After being moved on from Camel Hill, which is apparently banned to the press, we were shunted back to a hill in Sderot, where we watched the carnage continue. In half an hour we witnessed about ten major blasts on Gaza City, whose buildings are slowly and ruthlessly being reduced to rubble, to match the rest of the Strip.

An IDF soldier confirmed we were witnessing blasts inside the Strip’s Gaza City community which has been under attack for weeks now. Both sides have agreed in principle to Trump’s peace plan, involving a ceasefire, release of hostages and prisoners and the start of rebuilding Gaza.
Hamas must relinquish control of the Strip and its fighters can accept an amnesty if they lay down their arms, and remain in Gaza. President Trump, along with former British Prime Minister Tony Blair will take over-arching roles in Gaza’s security as part of a Trumpian-named “Board of Peace.”
These latest talks are technical and aimed at nailing down the vagaries of Trump’s deal - focusing on releasing the remaining 48 hostages, including 20 who are still thought to be alive. More than 67,000 Palestinians have died in Gaza since fighting began two years ago tomorrow. 1,200 were killed in Hamas’ October 7 attack and more civilians have died since. Since the start of the war, 1,152 military personnel have been killed, Israel’s defence ministry says.
The figures include soldiers, police officers, Shin Bet agents and civilian security officers and deaths in battle as well as accidents, illnesses and suicides. The Israeli defence ministry says that 42% of those killed were under the age of 21, including many conscripts, 141 were over the age of 40.
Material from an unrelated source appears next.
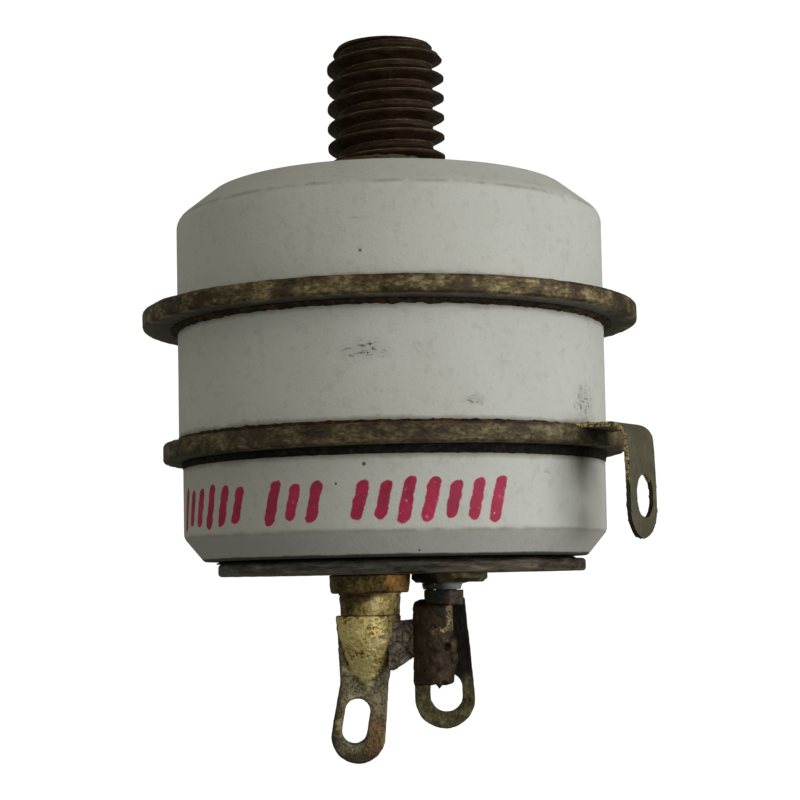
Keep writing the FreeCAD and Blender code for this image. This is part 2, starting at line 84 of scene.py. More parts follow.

But the conflict has killed thousands of others beyond and into deep into the Middle East - as far as Yemen where Houthi rebels supporting Hamas have been killed. Lebanon has seen killings as the IDF and Hezbollah exchanged missiles, culminating in Mossad’s exploding pager plot which killed and maimed thousands of Hezbollah men.
Iraq and Syria have also seen Iranian sympathising militants killed and the war has even expanded into the US bombing Hamas’s controllers Iran, alongside Israel’s air force. And inevitably the hatred has spread, as anti-semitic extremists conflated Israeli Prime Minister Benjamin Netanyanu’s hardline approach to Gaza with the Jewish faith all the way to the UK.
Two people were killed by hate-filled Syrian-born terrorist Jihad al-Shamie’s assault on a Manchester Mosque during the Jewish faith’s holiest of days Yom Kippur. The entire world needs the Gaza conflict to end but nobody wants it more than the desperate civilians there trying merely to stay alive and caught between Hamas and the IDF.

On Monday, there were claims Israel’s Shin Bet security service passed on its preliminary warning to the police about suspicious activity in the Gaza Strip on October 7 at 3.03am. But police received it only at 7.03am, about half an hour after the Hamas attack started – an inquiry conducted by the police’s intelligence division found.
The results of the probe were revealed in Israeli press reports.
The Shin Bet said the information was passed on and received by the police in real time. But police said tthey conducted, a systems upgrade the night before the attack on the encrypted system for transferring the Shin Bet’s information, causing the delay in receiving the warning.
Nobody noticed it until the early morning. The police did not know about the systems upgrade and only discovered it during the inquiry, which was conducted last year. If true it means that as many suspected the attack by Hamas was not detected until too late because of a perfect storm of systems failure.